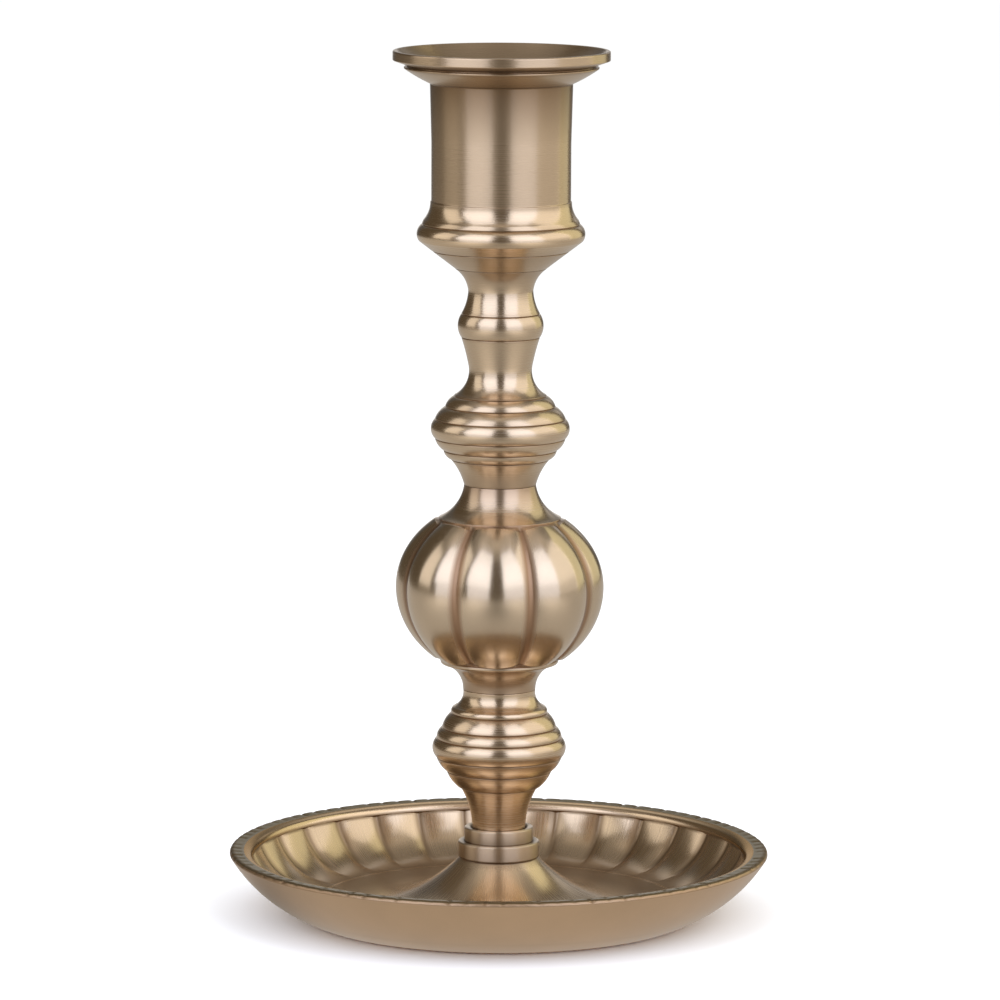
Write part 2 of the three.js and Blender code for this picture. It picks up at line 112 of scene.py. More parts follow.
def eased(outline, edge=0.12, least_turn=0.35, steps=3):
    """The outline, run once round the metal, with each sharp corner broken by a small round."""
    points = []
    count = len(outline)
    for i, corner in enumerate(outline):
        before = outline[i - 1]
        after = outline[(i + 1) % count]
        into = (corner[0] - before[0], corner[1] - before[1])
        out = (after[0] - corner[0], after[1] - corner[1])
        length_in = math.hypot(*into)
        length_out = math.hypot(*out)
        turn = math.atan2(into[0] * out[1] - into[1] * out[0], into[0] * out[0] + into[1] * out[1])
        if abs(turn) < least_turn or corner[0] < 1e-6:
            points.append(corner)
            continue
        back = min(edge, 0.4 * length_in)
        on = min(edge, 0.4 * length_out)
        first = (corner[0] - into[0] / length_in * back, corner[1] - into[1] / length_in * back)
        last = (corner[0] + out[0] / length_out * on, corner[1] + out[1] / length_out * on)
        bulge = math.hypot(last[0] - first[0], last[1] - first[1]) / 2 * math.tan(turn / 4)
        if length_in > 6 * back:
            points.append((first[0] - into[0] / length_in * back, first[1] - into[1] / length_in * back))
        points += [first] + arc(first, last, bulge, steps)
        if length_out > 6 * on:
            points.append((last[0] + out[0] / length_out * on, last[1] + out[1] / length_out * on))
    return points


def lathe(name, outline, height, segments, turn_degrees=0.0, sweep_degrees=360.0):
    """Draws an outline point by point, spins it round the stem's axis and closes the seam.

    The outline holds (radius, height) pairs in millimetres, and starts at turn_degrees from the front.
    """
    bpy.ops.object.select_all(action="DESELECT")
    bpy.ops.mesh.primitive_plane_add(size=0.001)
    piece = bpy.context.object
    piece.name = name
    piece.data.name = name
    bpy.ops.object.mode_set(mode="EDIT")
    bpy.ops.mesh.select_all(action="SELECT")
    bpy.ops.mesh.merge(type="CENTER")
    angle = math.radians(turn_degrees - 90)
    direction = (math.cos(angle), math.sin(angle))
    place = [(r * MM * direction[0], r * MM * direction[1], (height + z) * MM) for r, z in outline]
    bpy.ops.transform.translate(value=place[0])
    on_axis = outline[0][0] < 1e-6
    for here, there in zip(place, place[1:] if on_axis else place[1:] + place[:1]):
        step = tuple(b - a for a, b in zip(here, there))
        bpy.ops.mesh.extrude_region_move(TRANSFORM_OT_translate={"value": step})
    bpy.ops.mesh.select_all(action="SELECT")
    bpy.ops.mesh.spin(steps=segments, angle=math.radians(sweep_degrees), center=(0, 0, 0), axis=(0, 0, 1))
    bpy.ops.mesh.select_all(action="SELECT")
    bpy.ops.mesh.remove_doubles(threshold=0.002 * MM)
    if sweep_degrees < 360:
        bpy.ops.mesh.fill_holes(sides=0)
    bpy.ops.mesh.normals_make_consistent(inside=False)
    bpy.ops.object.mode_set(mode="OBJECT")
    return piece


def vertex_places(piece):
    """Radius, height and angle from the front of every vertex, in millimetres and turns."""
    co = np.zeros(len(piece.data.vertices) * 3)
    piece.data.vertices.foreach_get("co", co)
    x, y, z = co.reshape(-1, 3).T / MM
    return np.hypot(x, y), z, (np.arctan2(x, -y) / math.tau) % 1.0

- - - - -

**PROBLEM STATEMENT**.
Quote only the stretch of lines that starts the data above and ends with the line containing "closes the seam.", both included.

**TASK ANSWER**.
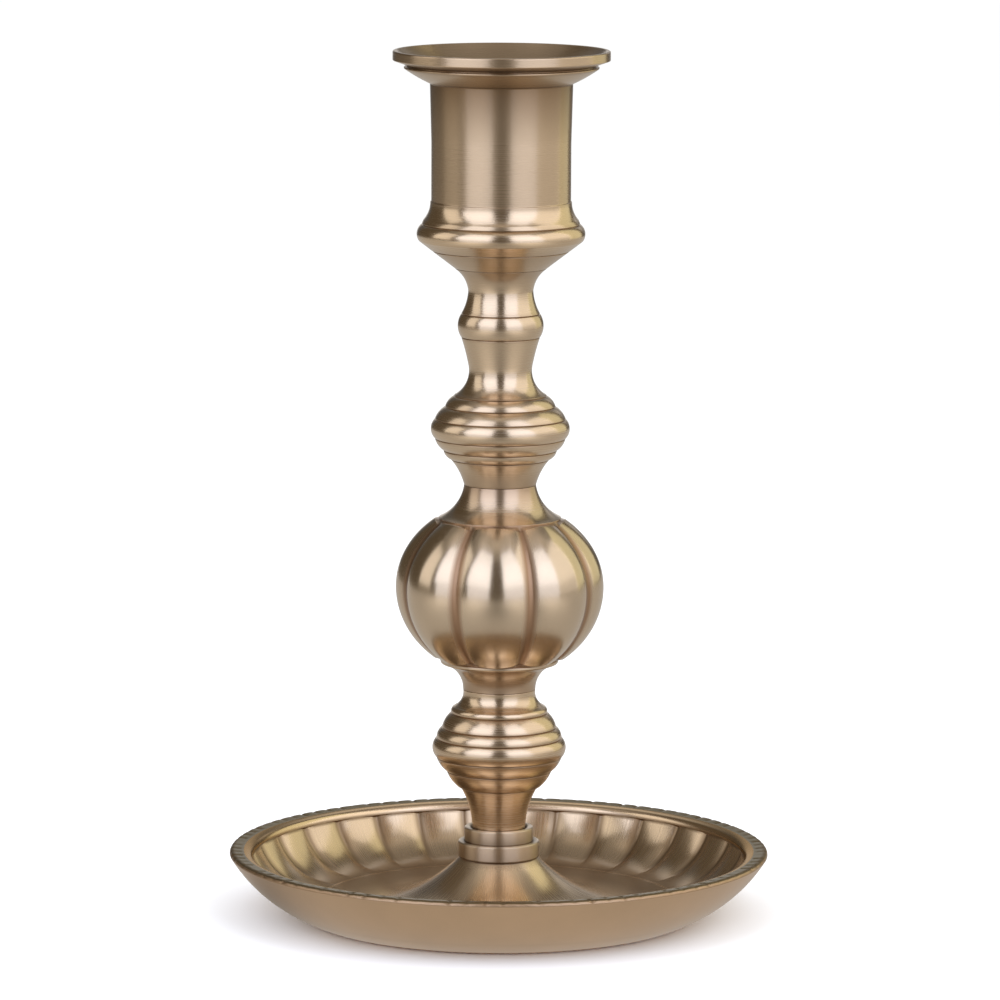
Write part 2 of the three.js and Blender code for this picture. It picks up at line 112 of scene.py. More parts follow.
def eased(outline, edge=0.12, least_turn=0.35, steps=3):
    """The outline, run once round the metal, with each sharp corner broken by a small round."""
    points = []
    count = len(outline)
    for i, corner in enumerate(outline):
        before = outline[i - 1]
        after = outline[(i + 1) % count]
        into = (corner[0] - before[0], corner[1] - before[1])
        out = (after[0] - corner[0], after[1] - corner[1])
        length_in = math.hypot(*into)
        length_out = math.hypot(*out)
        turn = math.atan2(into[0] * out[1] - into[1] * out[0], into[0] * out[0] + into[1] * out[1])
        if abs(turn) < least_turn or corner[0] < 1e-6:
            points.append(corner)
            continue
        back = min(edge, 0.4 * length_in)
        on = min(edge, 0.4 * length_out)
        first = (corner[0] - into[0] / length_in * back, corner[1] - into[1] / length_in * back)
        last = (corner[0] + out[0] / length_out * on, corner[1] + out[1] / length_out * on)
        bulge = math.hypot(last[0] - first[0], last[1] - first[1]) / 2 * math.tan(turn / 4)
        if length_in > 6 * back:
            points.append((first[0] - into[0] / length_in * back, first[1] - into[1] / length_in * back))
        points += [first] + arc(first, last, bulge, steps)
        if length_out > 6 * on:
            points.append((last[0] + out[0] / length_out * on, last[1] + out[1] / length_out * on))
    return points


def lathe(name, outline, height, segments, turn_degrees=0.0, sweep_degrees=360.0):
    """Draws an outline point by point, spins it round the stem's axis and closes the seam.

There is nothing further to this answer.